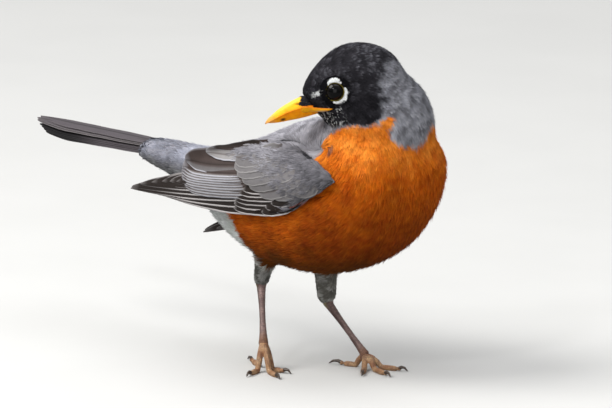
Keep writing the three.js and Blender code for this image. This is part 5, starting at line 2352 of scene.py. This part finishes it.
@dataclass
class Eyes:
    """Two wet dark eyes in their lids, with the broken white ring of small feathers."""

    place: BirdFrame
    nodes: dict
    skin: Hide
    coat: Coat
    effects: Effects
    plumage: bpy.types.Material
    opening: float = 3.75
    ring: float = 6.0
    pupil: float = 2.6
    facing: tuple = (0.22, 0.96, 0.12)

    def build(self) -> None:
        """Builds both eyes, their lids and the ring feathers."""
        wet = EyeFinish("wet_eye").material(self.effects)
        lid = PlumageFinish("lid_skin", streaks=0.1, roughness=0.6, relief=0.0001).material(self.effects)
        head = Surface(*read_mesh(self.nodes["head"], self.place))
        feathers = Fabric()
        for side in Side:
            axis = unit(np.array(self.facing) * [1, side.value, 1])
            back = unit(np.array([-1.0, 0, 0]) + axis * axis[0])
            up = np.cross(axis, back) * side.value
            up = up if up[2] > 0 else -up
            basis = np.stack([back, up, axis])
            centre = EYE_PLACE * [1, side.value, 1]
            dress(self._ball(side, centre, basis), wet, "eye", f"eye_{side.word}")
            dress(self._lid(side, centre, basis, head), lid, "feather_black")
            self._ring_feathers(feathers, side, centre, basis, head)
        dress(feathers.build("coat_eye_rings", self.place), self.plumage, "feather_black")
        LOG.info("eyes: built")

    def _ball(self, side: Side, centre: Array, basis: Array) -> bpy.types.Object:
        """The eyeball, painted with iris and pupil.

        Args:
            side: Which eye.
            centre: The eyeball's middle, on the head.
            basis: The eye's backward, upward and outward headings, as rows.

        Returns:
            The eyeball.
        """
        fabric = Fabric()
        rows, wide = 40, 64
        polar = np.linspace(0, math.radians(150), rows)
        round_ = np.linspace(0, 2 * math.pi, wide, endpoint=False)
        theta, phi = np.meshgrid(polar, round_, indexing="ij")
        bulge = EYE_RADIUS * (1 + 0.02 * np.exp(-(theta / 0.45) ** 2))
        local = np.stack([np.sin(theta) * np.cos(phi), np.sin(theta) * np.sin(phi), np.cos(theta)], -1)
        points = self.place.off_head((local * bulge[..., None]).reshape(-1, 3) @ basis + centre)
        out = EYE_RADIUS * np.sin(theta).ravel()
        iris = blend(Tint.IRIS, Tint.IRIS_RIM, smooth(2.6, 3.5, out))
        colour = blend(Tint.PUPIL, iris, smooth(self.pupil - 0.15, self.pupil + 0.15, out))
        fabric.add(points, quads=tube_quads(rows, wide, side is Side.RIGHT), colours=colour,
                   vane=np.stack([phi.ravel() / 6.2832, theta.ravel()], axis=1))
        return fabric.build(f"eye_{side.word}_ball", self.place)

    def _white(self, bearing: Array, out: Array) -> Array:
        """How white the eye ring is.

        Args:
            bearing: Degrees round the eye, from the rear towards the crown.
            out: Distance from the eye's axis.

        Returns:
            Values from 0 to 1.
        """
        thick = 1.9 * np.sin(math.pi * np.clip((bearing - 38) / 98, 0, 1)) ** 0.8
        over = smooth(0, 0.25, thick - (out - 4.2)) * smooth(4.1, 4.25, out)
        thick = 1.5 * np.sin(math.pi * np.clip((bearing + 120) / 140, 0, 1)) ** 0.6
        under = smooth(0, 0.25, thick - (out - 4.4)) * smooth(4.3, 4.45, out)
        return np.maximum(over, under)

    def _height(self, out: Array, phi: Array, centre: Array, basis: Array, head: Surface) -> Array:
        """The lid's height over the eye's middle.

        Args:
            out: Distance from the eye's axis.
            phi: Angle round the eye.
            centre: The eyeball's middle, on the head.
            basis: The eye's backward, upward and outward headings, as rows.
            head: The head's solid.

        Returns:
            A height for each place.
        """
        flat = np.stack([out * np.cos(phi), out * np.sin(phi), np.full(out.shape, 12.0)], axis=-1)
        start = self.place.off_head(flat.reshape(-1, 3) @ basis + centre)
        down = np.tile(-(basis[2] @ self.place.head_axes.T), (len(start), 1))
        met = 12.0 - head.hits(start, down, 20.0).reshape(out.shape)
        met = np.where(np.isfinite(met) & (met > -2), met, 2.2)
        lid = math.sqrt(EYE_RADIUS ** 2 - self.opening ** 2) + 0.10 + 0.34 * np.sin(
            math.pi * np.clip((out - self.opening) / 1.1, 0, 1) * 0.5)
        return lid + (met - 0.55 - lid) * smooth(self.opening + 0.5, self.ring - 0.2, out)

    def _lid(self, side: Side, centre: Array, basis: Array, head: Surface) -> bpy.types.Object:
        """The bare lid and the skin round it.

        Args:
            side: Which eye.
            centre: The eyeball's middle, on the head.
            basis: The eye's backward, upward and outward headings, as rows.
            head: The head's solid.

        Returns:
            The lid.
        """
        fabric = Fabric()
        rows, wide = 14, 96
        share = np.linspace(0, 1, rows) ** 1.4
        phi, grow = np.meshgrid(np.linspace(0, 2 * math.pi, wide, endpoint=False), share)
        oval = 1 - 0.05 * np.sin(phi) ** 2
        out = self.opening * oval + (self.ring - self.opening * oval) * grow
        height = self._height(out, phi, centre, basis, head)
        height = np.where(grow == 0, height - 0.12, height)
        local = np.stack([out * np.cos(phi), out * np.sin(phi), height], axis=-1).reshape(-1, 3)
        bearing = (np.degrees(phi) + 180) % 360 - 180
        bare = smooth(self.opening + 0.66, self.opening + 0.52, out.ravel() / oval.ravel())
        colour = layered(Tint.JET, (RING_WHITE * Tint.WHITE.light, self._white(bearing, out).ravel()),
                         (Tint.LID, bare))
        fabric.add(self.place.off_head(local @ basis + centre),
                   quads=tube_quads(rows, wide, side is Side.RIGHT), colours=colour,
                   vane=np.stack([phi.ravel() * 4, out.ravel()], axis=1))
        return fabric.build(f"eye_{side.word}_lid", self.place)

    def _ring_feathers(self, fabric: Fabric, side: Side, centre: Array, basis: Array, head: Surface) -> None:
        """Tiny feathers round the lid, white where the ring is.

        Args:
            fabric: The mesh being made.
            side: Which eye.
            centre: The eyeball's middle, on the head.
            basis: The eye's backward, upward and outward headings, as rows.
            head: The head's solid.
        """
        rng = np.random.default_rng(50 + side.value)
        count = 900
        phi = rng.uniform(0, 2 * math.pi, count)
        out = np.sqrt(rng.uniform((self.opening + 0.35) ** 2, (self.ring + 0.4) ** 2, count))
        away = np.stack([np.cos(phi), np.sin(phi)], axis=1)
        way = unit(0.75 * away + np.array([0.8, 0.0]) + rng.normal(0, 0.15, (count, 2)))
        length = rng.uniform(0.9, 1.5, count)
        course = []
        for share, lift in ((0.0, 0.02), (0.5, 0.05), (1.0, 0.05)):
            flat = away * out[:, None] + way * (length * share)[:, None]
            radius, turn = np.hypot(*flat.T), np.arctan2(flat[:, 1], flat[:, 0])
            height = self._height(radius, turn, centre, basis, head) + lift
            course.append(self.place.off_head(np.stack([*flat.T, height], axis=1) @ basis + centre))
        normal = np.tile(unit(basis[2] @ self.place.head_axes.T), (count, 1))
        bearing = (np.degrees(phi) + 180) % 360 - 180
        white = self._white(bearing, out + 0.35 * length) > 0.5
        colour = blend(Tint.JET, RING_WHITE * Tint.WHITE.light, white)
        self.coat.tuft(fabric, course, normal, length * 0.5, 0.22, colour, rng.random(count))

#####

• [WRITTEN TASK] Once more, set down the full listing, verbatim.

• [RESULT OF THE EXERCISE]
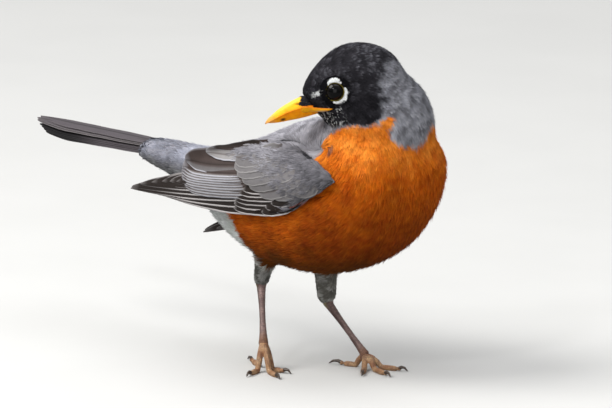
Keep writing the three.js and Blender code for this image. This is part 5, starting at line 2352 of scene.py. This part finishes it.
@dataclass
class Eyes:
    """Two wet dark eyes in their lids, with the broken white ring of small feathers."""

    place: BirdFrame
    nodes: dict
    skin: Hide
    coat: Coat
    effects: Effects
    plumage: bpy.types.Material
    opening: float = 3.75
    ring: float = 6.0
    pupil: float = 2.6
    facing: tuple = (0.22, 0.96, 0.12)

    def build(self) -> None:
        """Builds both eyes, their lids and the ring feathers."""
        wet = EyeFinish("wet_eye").material(self.effects)
        lid = PlumageFinish("lid_skin", streaks=0.1, roughness=0.6, relief=0.0001).material(self.effects)
        head = Surface(*read_mesh(self.nodes["head"], self.place))
        feathers = Fabric()
        for side in Side:
            axis = unit(np.array(self.facing) * [1, side.value, 1])
            back = unit(np.array([-1.0, 0, 0]) + axis * axis[0])
            up = np.cross(axis, back) * side.value
            up = up if up[2] > 0 else -up
            basis = np.stack([back, up, axis])
            centre = EYE_PLACE * [1, side.value, 1]
            dress(self._ball(side, centre, basis), wet, "eye", f"eye_{side.word}")
            dress(self._lid(side, centre, basis, head), lid, "feather_black")
            self._ring_feathers(feathers, side, centre, basis, head)
        dress(feathers.build("coat_eye_rings", self.place), self.plumage, "feather_black")
        LOG.info("eyes: built")

    def _ball(self, side: Side, centre: Array, basis: Array) -> bpy.types.Object:
        """The eyeball, painted with iris and pupil.

        Args:
            side: Which eye.
            centre: The eyeball's middle, on the head.
            basis: The eye's backward, upward and outward headings, as rows.

        Returns:
            The eyeball.
        """
        fabric = Fabric()
        rows, wide = 40, 64
        polar = np.linspace(0, math.radians(150), rows)
        round_ = np.linspace(0, 2 * math.pi, wide, endpoint=False)
        theta, phi = np.meshgrid(polar, round_, indexing="ij")
        bulge = EYE_RADIUS * (1 + 0.02 * np.exp(-(theta / 0.45) ** 2))
        local = np.stack([np.sin(theta) * np.cos(phi), np.sin(theta) * np.sin(phi), np.cos(theta)], -1)
        points = self.place.off_head((local * bulge[..., None]).reshape(-1, 3) @ basis + centre)
        out = EYE_RADIUS * np.sin(theta).ravel()
        iris = blend(Tint.IRIS, Tint.IRIS_RIM, smooth(2.6, 3.5, out))
        colour = blend(Tint.PUPIL, iris, smooth(self.pupil - 0.15, self.pupil + 0.15, out))
        fabric.add(points, quads=tube_quads(rows, wide, side is Side.RIGHT), colours=colour,
                   vane=np.stack([phi.ravel() / 6.2832, theta.ravel()], axis=1))
        return fabric.build(f"eye_{side.word}_ball", self.place)

    def _white(self, bearing: Array, out: Array) -> Array:
        """How white the eye ring is.

        Args:
            bearing: Degrees round the eye, from the rear towards the crown.
            out: Distance from the eye's axis.

        Returns:
            Values from 0 to 1.
        """
        thick = 1.9 * np.sin(math.pi * np.clip((bearing - 38) / 98, 0, 1)) ** 0.8
        over = smooth(0, 0.25, thick - (out - 4.2)) * smooth(4.1, 4.25, out)
        thick = 1.5 * np.sin(math.pi * np.clip((bearing + 120) / 140, 0, 1)) ** 0.6
        under = smooth(0, 0.25, thick - (out - 4.4)) * smooth(4.3, 4.45, out)
        return np.maximum(over, under)

    def _height(self, out: Array, phi: Array, centre: Array, basis: Array, head: Surface) -> Array:
        """The lid's height over the eye's middle.

        Args:
            out: Distance from the eye's axis.
            phi: Angle round the eye.
            centre: The eyeball's middle, on the head.
            basis: The eye's backward, upward and outward headings, as rows.
            head: The head's solid.

        Returns:
            A height for each place.
        """
        flat = np.stack([out * np.cos(phi), out * np.sin(phi), np.full(out.shape, 12.0)], axis=-1)
        start = self.place.off_head(flat.reshape(-1, 3) @ basis + centre)
        down = np.tile(-(basis[2] @ self.place.head_axes.T), (len(start), 1))
        met = 12.0 - head.hits(start, down, 20.0).reshape(out.shape)
        met = np.where(np.isfinite(met) & (met > -2), met, 2.2)
        lid = math.sqrt(EYE_RADIUS ** 2 - self.opening ** 2) + 0.10 + 0.34 * np.sin(
            math.pi * np.clip((out - self.opening) / 1.1, 0, 1) * 0.5)
        return lid + (met - 0.55 - lid) * smooth(self.opening + 0.5, self.ring - 0.2, out)

    def _lid(self, side: Side, centre: Array, basis: Array, head: Surface) -> bpy.types.Object:
        """The bare lid and the skin round it.

        Args:
            side: Which eye.
            centre: The eyeball's middle, on the head.
            basis: The eye's backward, upward and outward headings, as rows.
            head: The head's solid.

        Returns:
            The lid.
        """
        fabric = Fabric()
        rows, wide = 14, 96
        share = np.linspace(0, 1, rows) ** 1.4
        phi, grow = np.meshgrid(np.linspace(0, 2 * math.pi, wide, endpoint=False), share)
        oval = 1 - 0.05 * np.sin(phi) ** 2
        out = self.opening * oval + (self.ring - self.opening * oval) * grow
        height = self._height(out, phi, centre, basis, head)
        height = np.where(grow == 0, height - 0.12, height)
        local = np.stack([out * np.cos(phi), out * np.sin(phi), height], axis=-1).reshape(-1, 3)
        bearing = (np.degrees(phi) + 180) % 360 - 180
        bare = smooth(self.opening + 0.66, self.opening + 0.52, out.ravel() / oval.ravel())
        colour = layered(Tint.JET, (RING_WHITE * Tint.WHITE.light, self._white(bearing, out).ravel()),
                         (Tint.LID, bare))
        fabric.add(self.place.off_head(local @ basis + centre),
                   quads=tube_quads(rows, wide, side is Side.RIGHT), colours=colour,
                   vane=np.stack([phi.ravel() * 4, out.ravel()], axis=1))
        return fabric.build(f"eye_{side.word}_lid", self.place)

    def _ring_feathers(self, fabric: Fabric, side: Side, centre: Array, basis: Array, head: Surface) -> None:
        """Tiny feathers round the lid, white where the ring is.

        Args:
            fabric: The mesh being made.
            side: Which eye.
            centre: The eyeball's middle, on the head.
            basis: The eye's backward, upward and outward headings, as rows.
            head: The head's solid.
        """
        rng = np.random.default_rng(50 + side.value)
        count = 900
        phi = rng.uniform(0, 2 * math.pi, count)
        out = np.sqrt(rng.uniform((self.opening + 0.35) ** 2, (self.ring + 0.4) ** 2, count))
        away = np.stack([np.cos(phi), np.sin(phi)], axis=1)
        way = unit(0.75 * away + np.array([0.8, 0.0]) + rng.normal(0, 0.15, (count, 2)))
        length = rng.uniform(0.9, 1.5, count)
        course = []
        for share, lift in ((0.0, 0.02), (0.5, 0.05), (1.0, 0.05)):
            flat = away * out[:, None] + way * (length * share)[:, None]
            radius, turn = np.hypot(*flat.T), np.arctan2(flat[:, 1], flat[:, 0])
            height = self._height(radius, turn, centre, basis, head) + lift
            course.append(self.place.off_head(np.stack([*flat.T, height], axis=1) @ basis + centre))
        normal = np.tile(unit(basis[2] @ self.place.head_axes.T), (count, 1))
        bearing = (np.degrees(phi) + 180) % 360 - 180
        white = self._white(bearing, out + 0.35 * length) > 0.5
        colour = blend(Tint.JET, RING_WHITE * Tint.WHITE.light, white)
        self.coat.tuft(fabric, course, normal, length * 0.5, 0.22, colour, rng.random(count))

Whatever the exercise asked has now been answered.